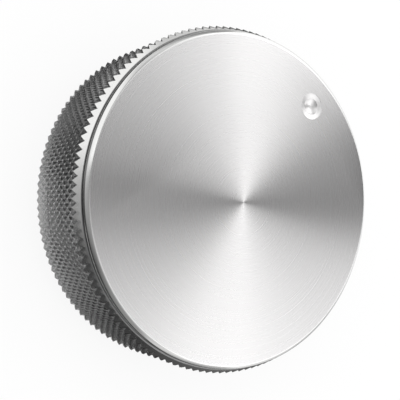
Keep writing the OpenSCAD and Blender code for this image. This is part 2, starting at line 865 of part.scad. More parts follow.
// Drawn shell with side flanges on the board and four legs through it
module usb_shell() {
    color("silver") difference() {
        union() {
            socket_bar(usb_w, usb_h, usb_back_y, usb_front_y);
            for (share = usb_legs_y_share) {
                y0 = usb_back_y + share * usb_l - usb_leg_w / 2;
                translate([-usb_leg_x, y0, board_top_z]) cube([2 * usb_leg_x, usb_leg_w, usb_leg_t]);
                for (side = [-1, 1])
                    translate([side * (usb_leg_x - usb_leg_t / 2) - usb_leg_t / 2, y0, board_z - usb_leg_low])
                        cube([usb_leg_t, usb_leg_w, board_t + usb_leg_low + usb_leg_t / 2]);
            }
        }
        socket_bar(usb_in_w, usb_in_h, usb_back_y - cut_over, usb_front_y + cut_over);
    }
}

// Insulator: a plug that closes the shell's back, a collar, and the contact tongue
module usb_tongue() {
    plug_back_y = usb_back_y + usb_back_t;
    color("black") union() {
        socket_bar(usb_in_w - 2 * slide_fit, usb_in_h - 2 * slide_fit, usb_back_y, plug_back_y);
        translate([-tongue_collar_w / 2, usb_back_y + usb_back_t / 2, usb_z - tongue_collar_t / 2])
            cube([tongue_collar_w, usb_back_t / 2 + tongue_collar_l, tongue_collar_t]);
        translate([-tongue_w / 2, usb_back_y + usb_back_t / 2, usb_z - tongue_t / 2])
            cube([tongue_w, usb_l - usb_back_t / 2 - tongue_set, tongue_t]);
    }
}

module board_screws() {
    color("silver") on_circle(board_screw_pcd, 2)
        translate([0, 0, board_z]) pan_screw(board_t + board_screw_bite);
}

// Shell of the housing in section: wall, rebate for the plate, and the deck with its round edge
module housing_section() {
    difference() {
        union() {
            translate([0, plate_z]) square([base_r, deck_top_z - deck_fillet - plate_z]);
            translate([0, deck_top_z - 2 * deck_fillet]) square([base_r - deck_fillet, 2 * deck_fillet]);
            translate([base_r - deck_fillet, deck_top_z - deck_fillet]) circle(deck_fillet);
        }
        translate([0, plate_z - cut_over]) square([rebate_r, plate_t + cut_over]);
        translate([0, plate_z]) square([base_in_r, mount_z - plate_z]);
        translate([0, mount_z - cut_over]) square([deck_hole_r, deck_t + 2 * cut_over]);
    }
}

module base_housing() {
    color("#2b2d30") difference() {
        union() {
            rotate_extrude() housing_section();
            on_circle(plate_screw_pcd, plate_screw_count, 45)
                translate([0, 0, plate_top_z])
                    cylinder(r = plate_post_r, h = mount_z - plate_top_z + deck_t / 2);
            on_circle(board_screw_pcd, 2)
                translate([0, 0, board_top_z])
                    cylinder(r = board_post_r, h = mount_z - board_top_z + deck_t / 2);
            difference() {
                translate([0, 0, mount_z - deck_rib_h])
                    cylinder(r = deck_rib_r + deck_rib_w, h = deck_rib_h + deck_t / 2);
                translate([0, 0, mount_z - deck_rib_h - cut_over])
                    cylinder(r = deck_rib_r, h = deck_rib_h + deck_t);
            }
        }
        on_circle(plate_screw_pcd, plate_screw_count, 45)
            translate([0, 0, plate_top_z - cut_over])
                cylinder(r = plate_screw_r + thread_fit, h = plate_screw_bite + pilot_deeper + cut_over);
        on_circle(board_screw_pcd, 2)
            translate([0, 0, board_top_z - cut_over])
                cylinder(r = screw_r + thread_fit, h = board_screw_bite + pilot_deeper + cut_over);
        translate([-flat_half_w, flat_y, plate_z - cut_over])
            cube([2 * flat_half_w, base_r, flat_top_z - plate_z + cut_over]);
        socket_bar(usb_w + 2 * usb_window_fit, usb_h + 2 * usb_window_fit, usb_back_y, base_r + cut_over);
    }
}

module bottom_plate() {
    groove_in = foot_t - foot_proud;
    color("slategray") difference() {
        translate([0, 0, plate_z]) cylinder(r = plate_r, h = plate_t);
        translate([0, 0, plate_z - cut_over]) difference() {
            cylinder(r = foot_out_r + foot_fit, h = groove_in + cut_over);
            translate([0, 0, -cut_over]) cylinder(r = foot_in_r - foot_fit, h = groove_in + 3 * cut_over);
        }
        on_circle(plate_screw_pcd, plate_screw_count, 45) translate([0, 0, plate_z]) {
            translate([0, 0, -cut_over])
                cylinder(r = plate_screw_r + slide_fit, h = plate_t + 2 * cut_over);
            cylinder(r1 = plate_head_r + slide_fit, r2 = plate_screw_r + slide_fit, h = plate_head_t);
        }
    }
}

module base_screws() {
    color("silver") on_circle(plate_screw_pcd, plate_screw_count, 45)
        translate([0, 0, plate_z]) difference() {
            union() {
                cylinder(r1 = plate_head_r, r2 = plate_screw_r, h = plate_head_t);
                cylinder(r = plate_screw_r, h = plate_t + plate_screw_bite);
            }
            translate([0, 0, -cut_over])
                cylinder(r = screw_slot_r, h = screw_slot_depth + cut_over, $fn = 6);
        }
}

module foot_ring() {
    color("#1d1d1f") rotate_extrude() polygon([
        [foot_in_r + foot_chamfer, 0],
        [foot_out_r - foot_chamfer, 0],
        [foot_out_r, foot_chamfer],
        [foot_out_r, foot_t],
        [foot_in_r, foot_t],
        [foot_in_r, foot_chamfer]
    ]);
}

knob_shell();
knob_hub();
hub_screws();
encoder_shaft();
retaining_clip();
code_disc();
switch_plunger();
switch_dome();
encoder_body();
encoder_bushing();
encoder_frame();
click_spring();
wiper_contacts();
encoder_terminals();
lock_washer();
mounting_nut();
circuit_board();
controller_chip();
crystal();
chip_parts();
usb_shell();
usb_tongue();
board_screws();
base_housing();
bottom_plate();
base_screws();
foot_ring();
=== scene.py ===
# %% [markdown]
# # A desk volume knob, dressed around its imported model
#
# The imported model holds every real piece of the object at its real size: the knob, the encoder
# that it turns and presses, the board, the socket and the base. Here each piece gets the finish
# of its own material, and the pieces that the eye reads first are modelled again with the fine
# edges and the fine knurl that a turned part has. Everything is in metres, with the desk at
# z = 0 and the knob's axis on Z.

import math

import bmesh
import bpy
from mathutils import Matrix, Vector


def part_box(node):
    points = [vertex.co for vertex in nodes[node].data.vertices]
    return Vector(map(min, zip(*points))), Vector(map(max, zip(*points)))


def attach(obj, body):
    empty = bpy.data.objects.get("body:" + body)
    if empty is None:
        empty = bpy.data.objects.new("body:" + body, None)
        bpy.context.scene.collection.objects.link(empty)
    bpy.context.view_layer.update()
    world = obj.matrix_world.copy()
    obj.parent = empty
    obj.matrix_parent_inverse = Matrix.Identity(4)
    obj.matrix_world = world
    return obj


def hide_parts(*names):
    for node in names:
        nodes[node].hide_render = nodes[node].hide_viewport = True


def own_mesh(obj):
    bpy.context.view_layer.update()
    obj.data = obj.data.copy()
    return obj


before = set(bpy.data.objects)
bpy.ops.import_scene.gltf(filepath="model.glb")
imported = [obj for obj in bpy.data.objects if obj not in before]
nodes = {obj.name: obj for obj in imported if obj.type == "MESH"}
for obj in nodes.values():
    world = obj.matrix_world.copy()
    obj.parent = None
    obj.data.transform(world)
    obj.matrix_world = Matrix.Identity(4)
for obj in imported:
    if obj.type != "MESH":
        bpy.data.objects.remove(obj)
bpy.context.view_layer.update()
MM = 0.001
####
# Instruction
Copy exactly the lines from the line with "knob_shell();" up to and including the line with "from mathutils import Matrix, Vector", and no other lines.

# Solved exercise
knob_shell();
knob_hub();
hub_screws();
encoder_shaft();
retaining_clip();
code_disc();
switch_plunger();
switch_dome();
encoder_body();
encoder_bushing();
encoder_frame();
click_spring();
wiper_contacts();
encoder_terminals();
lock_washer();
mounting_nut();
circuit_board();
controller_chip();
crystal();
chip_parts();
usb_shell();
usb_tongue();
board_screws();
base_housing();
bottom_plate();
base_screws();
foot_ring();
=== scene.py ===
# %% [markdown]
# # A desk volume knob, dressed around its imported model
#
# The imported model holds every real piece of the object at its real size: the knob, the encoder
# that it turns and presses, the board, the socket and the base. Here each piece gets the finish
# of its own material, and the pieces that the eye reads first are modelled again with the fine
# edges and the fine knurl that a turned part has. Everything is in metres, with the desk at
# z = 0 and the knob's axis on Z.

import math

import bmesh
import bpy
from mathutils import Matrix, Vector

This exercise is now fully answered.